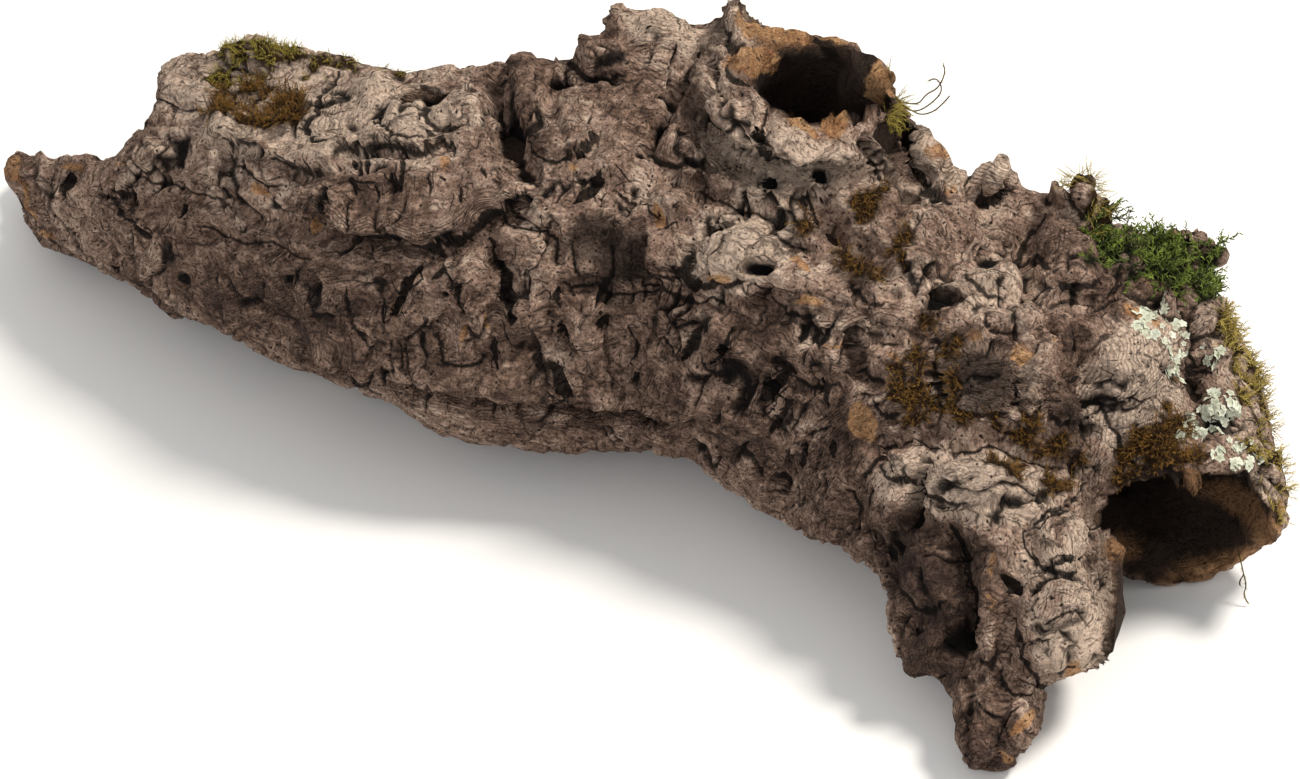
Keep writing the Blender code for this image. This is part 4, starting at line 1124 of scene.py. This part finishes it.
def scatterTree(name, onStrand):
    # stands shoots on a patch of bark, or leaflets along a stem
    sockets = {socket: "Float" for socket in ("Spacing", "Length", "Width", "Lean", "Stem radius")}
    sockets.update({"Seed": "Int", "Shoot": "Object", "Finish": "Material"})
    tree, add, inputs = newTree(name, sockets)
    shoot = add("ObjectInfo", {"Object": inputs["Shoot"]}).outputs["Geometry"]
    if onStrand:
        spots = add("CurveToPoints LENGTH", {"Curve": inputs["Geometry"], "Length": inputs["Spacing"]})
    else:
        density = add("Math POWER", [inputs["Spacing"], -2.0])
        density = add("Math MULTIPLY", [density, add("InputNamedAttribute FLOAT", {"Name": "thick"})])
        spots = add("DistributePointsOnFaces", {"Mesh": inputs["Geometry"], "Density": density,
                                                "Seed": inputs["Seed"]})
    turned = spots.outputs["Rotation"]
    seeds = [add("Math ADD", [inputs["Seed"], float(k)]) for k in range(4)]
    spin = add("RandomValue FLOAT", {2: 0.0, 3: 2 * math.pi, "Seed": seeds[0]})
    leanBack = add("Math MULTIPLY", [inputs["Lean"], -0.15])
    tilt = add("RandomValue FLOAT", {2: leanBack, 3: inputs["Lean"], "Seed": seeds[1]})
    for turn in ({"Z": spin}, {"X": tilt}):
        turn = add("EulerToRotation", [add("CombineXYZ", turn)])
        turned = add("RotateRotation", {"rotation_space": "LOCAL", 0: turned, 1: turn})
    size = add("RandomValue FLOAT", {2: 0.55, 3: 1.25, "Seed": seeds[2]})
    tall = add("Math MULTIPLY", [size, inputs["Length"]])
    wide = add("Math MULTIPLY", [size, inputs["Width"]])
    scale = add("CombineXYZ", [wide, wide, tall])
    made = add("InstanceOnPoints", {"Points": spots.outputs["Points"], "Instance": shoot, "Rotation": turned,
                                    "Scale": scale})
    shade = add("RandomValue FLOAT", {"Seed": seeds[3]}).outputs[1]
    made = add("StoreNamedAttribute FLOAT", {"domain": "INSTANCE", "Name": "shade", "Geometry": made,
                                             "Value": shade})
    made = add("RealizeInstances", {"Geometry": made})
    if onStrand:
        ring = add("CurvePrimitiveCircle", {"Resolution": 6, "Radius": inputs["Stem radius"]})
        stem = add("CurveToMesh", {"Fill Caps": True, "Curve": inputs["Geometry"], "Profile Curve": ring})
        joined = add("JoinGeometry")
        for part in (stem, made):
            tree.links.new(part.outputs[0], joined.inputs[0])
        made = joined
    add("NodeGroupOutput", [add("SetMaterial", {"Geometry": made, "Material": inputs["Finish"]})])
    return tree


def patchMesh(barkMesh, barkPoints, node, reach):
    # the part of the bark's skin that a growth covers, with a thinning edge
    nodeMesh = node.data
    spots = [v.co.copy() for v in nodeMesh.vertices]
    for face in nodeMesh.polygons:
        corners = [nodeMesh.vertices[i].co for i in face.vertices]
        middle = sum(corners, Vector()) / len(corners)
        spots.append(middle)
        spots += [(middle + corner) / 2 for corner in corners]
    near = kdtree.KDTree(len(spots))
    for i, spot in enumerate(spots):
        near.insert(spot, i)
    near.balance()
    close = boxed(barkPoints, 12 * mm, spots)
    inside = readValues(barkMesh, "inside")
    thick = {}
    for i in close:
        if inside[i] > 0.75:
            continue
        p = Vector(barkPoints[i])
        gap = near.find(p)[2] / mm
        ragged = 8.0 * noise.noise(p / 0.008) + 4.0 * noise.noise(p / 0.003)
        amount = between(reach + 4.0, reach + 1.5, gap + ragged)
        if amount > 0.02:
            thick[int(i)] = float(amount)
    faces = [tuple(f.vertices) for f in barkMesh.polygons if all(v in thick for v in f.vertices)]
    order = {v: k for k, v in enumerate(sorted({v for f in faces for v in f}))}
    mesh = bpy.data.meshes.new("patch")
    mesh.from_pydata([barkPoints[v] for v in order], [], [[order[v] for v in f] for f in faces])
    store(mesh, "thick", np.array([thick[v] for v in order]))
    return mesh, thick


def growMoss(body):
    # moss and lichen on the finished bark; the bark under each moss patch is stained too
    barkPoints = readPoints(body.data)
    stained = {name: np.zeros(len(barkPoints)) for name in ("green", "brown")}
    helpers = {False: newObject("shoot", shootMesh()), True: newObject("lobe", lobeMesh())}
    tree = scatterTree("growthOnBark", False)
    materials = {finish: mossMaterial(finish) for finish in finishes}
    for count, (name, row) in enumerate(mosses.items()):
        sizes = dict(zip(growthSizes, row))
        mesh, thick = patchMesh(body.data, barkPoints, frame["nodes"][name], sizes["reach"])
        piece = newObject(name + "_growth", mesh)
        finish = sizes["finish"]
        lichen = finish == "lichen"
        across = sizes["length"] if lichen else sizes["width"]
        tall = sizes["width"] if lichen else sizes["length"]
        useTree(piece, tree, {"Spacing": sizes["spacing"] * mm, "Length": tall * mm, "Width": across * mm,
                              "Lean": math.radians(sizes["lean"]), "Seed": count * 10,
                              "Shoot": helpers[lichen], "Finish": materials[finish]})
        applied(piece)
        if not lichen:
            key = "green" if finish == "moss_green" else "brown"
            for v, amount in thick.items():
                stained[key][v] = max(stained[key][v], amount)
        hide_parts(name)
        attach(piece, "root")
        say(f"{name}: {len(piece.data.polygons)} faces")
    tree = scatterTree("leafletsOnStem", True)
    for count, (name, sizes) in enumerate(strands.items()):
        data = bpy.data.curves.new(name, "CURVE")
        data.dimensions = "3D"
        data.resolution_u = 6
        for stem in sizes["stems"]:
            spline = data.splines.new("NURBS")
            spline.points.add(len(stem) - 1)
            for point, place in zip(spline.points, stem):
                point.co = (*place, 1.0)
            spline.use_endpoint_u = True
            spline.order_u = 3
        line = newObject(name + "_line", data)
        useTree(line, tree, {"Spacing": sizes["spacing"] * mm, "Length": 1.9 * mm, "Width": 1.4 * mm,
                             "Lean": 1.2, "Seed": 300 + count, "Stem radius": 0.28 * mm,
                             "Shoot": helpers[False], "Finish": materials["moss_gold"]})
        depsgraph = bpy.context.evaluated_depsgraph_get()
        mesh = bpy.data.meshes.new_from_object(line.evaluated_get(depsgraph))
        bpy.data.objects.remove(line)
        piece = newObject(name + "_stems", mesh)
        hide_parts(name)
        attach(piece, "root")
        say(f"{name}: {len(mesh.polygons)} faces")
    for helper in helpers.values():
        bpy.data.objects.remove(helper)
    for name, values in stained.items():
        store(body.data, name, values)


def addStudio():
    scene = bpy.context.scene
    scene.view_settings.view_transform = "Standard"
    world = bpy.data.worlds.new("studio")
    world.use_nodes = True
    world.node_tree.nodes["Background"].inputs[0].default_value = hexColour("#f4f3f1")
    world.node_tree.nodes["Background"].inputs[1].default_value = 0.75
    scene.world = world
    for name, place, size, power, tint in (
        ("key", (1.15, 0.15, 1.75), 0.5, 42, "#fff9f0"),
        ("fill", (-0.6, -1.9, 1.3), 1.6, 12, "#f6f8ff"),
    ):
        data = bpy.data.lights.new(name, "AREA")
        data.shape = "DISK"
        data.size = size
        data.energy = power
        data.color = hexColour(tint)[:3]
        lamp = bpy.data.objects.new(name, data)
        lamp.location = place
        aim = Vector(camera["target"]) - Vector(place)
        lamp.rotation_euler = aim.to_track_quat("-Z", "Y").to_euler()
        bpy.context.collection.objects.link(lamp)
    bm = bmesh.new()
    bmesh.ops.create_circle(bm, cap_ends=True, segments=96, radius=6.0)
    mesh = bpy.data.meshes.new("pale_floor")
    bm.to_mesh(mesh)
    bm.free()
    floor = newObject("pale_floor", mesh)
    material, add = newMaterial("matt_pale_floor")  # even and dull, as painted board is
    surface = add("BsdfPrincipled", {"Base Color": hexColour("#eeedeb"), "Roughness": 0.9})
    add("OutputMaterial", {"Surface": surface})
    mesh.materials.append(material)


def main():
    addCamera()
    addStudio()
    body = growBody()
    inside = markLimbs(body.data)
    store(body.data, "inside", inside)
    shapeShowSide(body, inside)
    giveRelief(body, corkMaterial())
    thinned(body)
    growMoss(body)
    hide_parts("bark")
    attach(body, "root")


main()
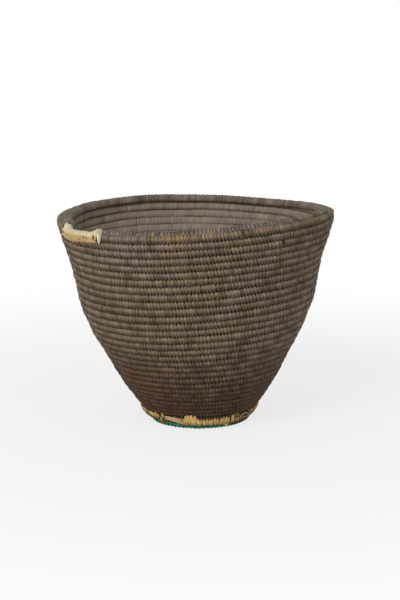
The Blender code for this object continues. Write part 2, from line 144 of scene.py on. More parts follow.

#### [Directive]
How many lines in these records hold the string "Blender"? Reply with the number alone.

#### [Exercise answer]
2